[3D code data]
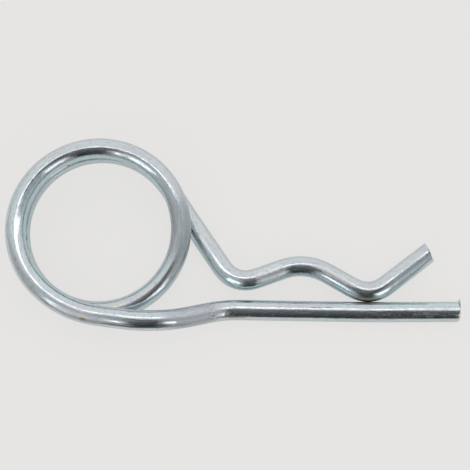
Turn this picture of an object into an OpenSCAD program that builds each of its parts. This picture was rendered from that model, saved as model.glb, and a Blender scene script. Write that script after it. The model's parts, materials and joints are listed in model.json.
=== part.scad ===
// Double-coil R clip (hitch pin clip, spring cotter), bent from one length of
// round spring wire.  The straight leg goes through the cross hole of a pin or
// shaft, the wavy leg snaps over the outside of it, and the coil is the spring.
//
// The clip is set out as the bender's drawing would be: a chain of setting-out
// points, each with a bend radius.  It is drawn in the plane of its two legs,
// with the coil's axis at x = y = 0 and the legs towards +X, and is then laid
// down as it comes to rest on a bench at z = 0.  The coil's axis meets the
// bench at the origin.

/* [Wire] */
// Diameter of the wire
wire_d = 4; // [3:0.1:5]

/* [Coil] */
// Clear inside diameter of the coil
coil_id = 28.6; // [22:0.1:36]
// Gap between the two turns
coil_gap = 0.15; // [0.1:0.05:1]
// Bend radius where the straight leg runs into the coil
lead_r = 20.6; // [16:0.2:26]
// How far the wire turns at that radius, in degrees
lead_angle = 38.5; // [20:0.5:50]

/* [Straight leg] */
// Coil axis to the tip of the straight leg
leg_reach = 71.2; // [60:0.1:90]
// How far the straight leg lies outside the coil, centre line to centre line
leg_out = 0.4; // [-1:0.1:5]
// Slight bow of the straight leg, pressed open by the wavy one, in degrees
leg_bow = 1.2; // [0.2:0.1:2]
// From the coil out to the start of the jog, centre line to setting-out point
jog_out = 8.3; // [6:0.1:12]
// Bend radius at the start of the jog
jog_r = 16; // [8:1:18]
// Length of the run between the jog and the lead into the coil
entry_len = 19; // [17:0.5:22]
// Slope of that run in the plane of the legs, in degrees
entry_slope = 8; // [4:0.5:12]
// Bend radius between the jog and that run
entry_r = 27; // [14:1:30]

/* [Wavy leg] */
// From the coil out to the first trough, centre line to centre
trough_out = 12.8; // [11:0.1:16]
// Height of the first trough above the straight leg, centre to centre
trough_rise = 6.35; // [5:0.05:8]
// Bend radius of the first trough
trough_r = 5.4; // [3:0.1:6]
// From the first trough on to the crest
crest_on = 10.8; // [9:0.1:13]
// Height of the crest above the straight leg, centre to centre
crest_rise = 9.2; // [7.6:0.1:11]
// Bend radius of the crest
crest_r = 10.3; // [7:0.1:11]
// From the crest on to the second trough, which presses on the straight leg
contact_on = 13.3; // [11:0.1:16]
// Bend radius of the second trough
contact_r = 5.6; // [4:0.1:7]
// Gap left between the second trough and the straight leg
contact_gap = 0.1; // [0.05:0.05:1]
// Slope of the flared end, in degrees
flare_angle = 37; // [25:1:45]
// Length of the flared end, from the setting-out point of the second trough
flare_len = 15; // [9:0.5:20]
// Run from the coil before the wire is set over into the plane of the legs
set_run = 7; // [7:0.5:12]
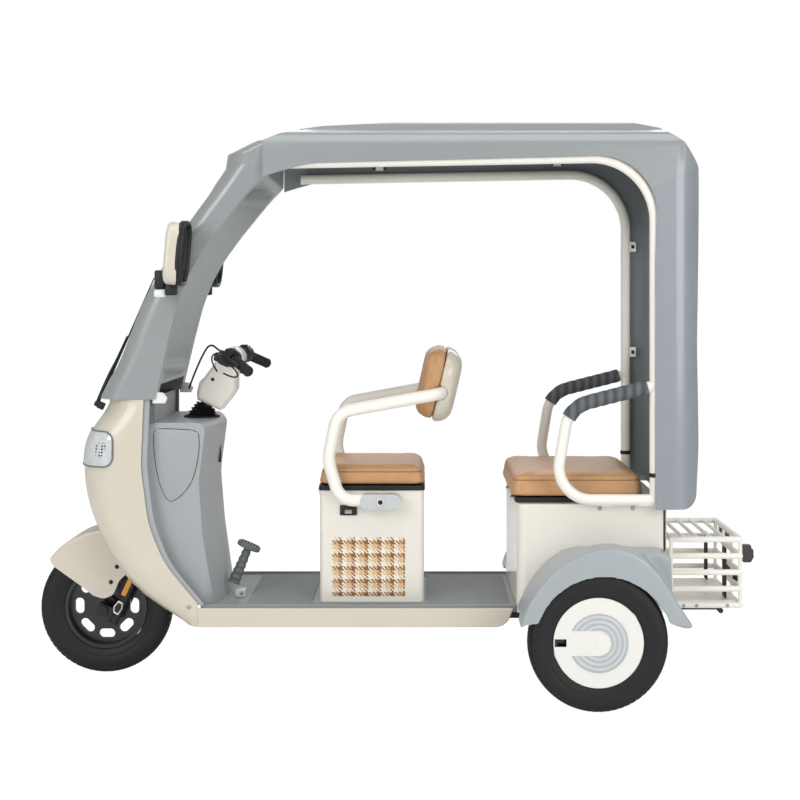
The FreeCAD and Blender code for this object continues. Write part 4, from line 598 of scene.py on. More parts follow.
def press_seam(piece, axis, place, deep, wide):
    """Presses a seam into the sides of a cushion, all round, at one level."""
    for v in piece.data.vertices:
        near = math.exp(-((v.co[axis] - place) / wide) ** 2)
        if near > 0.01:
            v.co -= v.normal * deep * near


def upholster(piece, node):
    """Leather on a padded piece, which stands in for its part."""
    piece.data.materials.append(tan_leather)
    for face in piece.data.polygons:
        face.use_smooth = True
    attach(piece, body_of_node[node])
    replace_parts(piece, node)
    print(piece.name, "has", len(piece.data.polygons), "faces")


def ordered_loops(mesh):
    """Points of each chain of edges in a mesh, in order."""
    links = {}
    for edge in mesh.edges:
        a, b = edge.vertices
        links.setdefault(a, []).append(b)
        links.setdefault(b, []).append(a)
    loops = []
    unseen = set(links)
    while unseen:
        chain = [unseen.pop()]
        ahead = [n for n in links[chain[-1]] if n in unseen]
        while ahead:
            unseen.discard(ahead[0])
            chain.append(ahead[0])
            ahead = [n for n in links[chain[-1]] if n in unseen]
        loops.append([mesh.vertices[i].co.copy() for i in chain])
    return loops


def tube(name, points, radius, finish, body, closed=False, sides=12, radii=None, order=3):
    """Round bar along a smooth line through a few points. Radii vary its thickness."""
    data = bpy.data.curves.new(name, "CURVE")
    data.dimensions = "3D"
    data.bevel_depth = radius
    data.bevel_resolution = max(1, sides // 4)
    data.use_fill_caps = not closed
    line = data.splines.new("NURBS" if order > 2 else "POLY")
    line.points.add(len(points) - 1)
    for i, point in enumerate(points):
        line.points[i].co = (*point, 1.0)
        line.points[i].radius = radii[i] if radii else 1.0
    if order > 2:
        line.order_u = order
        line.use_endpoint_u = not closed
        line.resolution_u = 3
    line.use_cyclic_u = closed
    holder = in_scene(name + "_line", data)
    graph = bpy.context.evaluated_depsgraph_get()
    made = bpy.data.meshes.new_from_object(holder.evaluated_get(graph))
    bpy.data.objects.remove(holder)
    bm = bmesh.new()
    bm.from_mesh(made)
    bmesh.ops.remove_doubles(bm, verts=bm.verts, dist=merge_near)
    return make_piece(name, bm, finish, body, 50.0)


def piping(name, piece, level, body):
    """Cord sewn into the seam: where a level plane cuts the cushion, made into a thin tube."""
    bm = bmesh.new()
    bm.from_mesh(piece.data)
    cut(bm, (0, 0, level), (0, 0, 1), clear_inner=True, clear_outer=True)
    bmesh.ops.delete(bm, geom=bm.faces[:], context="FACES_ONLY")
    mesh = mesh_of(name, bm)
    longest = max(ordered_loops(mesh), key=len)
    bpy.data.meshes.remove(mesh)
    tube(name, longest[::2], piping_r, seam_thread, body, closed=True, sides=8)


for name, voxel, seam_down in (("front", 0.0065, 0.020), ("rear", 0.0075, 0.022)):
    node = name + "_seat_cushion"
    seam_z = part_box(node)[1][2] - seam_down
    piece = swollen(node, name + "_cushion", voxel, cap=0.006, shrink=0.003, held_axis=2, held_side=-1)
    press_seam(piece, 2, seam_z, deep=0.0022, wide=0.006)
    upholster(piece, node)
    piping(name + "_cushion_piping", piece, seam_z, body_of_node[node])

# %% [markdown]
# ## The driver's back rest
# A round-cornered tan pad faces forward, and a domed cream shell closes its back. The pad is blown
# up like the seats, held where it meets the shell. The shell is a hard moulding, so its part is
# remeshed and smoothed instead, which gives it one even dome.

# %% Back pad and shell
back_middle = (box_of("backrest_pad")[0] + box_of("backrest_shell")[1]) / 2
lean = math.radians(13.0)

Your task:
Repeat the material above exactly.

Full answer:
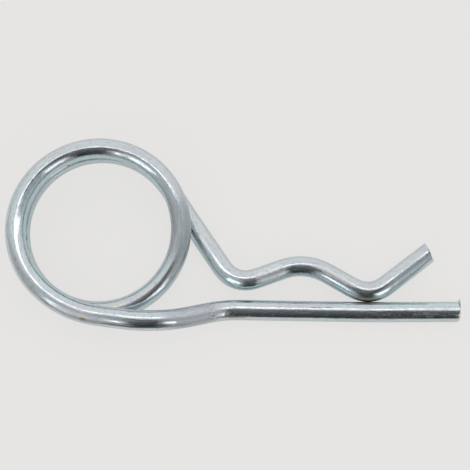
Turn this picture of an object into an OpenSCAD program that builds each of its parts. This picture was rendered from that model, saved as model.glb, and a Blender scene script. Write that script after it. The model's parts, materials and joints are listed in model.json.
=== part.scad ===
// Double-coil R clip (hitch pin clip, spring cotter), bent from one length of
// round spring wire.  The straight leg goes through the cross hole of a pin or
// shaft, the wavy leg snaps over the outside of it, and the coil is the spring.
//
// The clip is set out as the bender's drawing would be: a chain of setting-out
// points, each with a bend radius.  It is drawn in the plane of its two legs,
// with the coil's axis at x = y = 0 and the legs towards +X, and is then laid
// down as it comes to rest on a bench at z = 0.  The coil's axis meets the
// bench at the origin.

/* [Wire] */
// Diameter of the wire
wire_d = 4; // [3:0.1:5]

/* [Coil] */
// Clear inside diameter of the coil
coil_id = 28.6; // [22:0.1:36]
// Gap between the two turns
coil_gap = 0.15; // [0.1:0.05:1]
// Bend radius where the straight leg runs into the coil
lead_r = 20.6; // [16:0.2:26]
// How far the wire turns at that radius, in degrees
lead_angle = 38.5; // [20:0.5:50]

/* [Straight leg] */
// Coil axis to the tip of the straight leg
leg_reach = 71.2; // [60:0.1:90]
// How far the straight leg lies outside the coil, centre line to centre line
leg_out = 0.4; // [-1:0.1:5]
// Slight bow of the straight leg, pressed open by the wavy one, in degrees
leg_bow = 1.2; // [0.2:0.1:2]
// From the coil out to the start of the jog, centre line to setting-out point
jog_out = 8.3; // [6:0.1:12]
// Bend radius at the start of the jog
jog_r = 16; // [8:1:18]
// Length of the run between the jog and the lead into the coil
entry_len = 19; // [17:0.5:22]
// Slope of that run in the plane of the legs, in degrees
entry_slope = 8; // [4:0.5:12]
// Bend radius between the jog and that run
entry_r = 27; // [14:1:30]

/* [Wavy leg] */
// From the coil out to the first trough, centre line to centre
trough_out = 12.8; // [11:0.1:16]
// Height of the first trough above the straight leg, centre to centre
trough_rise = 6.35; // [5:0.05:8]
// Bend radius of the first trough
trough_r = 5.4; // [3:0.1:6]
// From the first trough on to the crest
crest_on = 10.8; // [9:0.1:13]
// Height of the crest above the straight leg, centre to centre
crest_rise = 9.2; // [7.6:0.1:11]
// Bend radius of the crest
crest_r = 10.3; // [7:0.1:11]
// From the crest on to the second trough, which presses on the straight leg
contact_on = 13.3; // [11:0.1:16]
// Bend radius of the second trough
contact_r = 5.6; // [4:0.1:7]
// Gap left between the second trough and the straight leg
contact_gap = 0.1; // [0.05:0.05:1]
// Slope of the flared end, in degrees
flare_angle = 37; // [25:1:45]
// Length of the flared end, from the setting-out point of the second trough
flare_len = 15; // [9:0.5:20]
// Run from the coil before the wire is set over into the plane of the legs
set_run = 7; // [7:0.5:12]
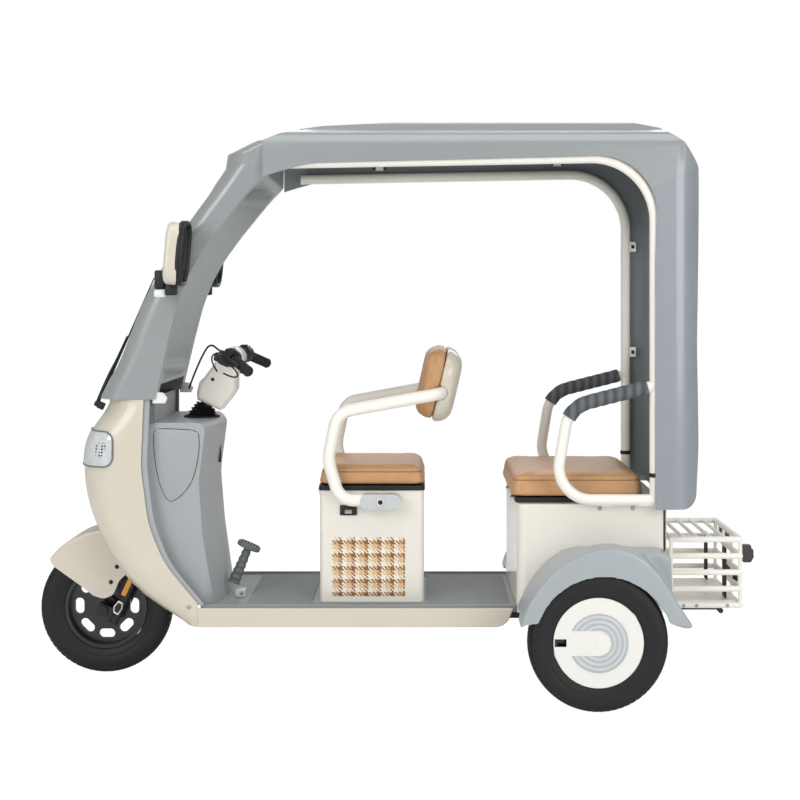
The FreeCAD and Blender code for this object continues. Write part 4, from line 598 of scene.py on. More parts follow.
def press_seam(piece, axis, place, deep, wide):
    """Presses a seam into the sides of a cushion, all round, at one level."""
    for v in piece.data.vertices:
        near = math.exp(-((v.co[axis] - place) / wide) ** 2)
        if near > 0.01:
            v.co -= v.normal * deep * near


def upholster(piece, node):
    """Leather on a padded piece, which stands in for its part."""
    piece.data.materials.append(tan_leather)
    for face in piece.data.polygons:
        face.use_smooth = True
    attach(piece, body_of_node[node])
    replace_parts(piece, node)
    print(piece.name, "has", len(piece.data.polygons), "faces")


def ordered_loops(mesh):
    """Points of each chain of edges in a mesh, in order."""
    links = {}
    for edge in mesh.edges:
        a, b = edge.vertices
        links.setdefault(a, []).append(b)
        links.setdefault(b, []).append(a)
    loops = []
    unseen = set(links)
    while unseen:
        chain = [unseen.pop()]
        ahead = [n for n in links[chain[-1]] if n in unseen]
        while ahead:
            unseen.discard(ahead[0])
            chain.append(ahead[0])
            ahead = [n for n in links[chain[-1]] if n in unseen]
        loops.append([mesh.vertices[i].co.copy() for i in chain])
    return loops


def tube(name, points, radius, finish, body, closed=False, sides=12, radii=None, order=3):
    """Round bar along a smooth line through a few points. Radii vary its thickness."""
    data = bpy.data.curves.new(name, "CURVE")
    data.dimensions = "3D"
    data.bevel_depth = radius
    data.bevel_resolution = max(1, sides // 4)
    data.use_fill_caps = not closed
    line = data.splines.new("NURBS" if order > 2 else "POLY")
    line.points.add(len(points) - 1)
    for i, point in enumerate(points):
        line.points[i].co = (*point, 1.0)
        line.points[i].radius = radii[i] if radii else 1.0
    if order > 2:
        line.order_u = order
        line.use_endpoint_u = not closed
        line.resolution_u = 3
    line.use_cyclic_u = closed
    holder = in_scene(name + "_line", data)
    graph = bpy.context.evaluated_depsgraph_get()
    made = bpy.data.meshes.new_from_object(holder.evaluated_get(graph))
    bpy.data.objects.remove(holder)
    bm = bmesh.new()
    bm.from_mesh(made)
    bmesh.ops.remove_doubles(bm, verts=bm.verts, dist=merge_near)
    return make_piece(name, bm, finish, body, 50.0)


def piping(name, piece, level, body):
    """Cord sewn into the seam: where a level plane cuts the cushion, made into a thin tube."""
    bm = bmesh.new()
    bm.from_mesh(piece.data)
    cut(bm, (0, 0, level), (0, 0, 1), clear_inner=True, clear_outer=True)
    bmesh.ops.delete(bm, geom=bm.faces[:], context="FACES_ONLY")
    mesh = mesh_of(name, bm)
    longest = max(ordered_loops(mesh), key=len)
    bpy.data.meshes.remove(mesh)
    tube(name, longest[::2], piping_r, seam_thread, body, closed=True, sides=8)


for name, voxel, seam_down in (("front", 0.0065, 0.020), ("rear", 0.0075, 0.022)):
    node = name + "_seat_cushion"
    seam_z = part_box(node)[1][2] - seam_down
    piece = swollen(node, name + "_cushion", voxel, cap=0.006, shrink=0.003, held_axis=2, held_side=-1)
    press_seam(piece, 2, seam_z, deep=0.0022, wide=0.006)
    upholster(piece, node)
    piping(name + "_cushion_piping", piece, seam_z, body_of_node[node])

# %% [markdown]
# ## The driver's back rest
# A round-cornered tan pad faces forward, and a domed cream shell closes its back. The pad is blown
# up like the seats, held where it meets the shell. The shell is a hard moulding, so its part is
# remeshed and smoothed instead, which gives it one even dome.

# %% Back pad and shell
back_middle = (box_of("backrest_pad")[0] + box_of("backrest_shell")[1]) / 2
lean = math.radians(13.0)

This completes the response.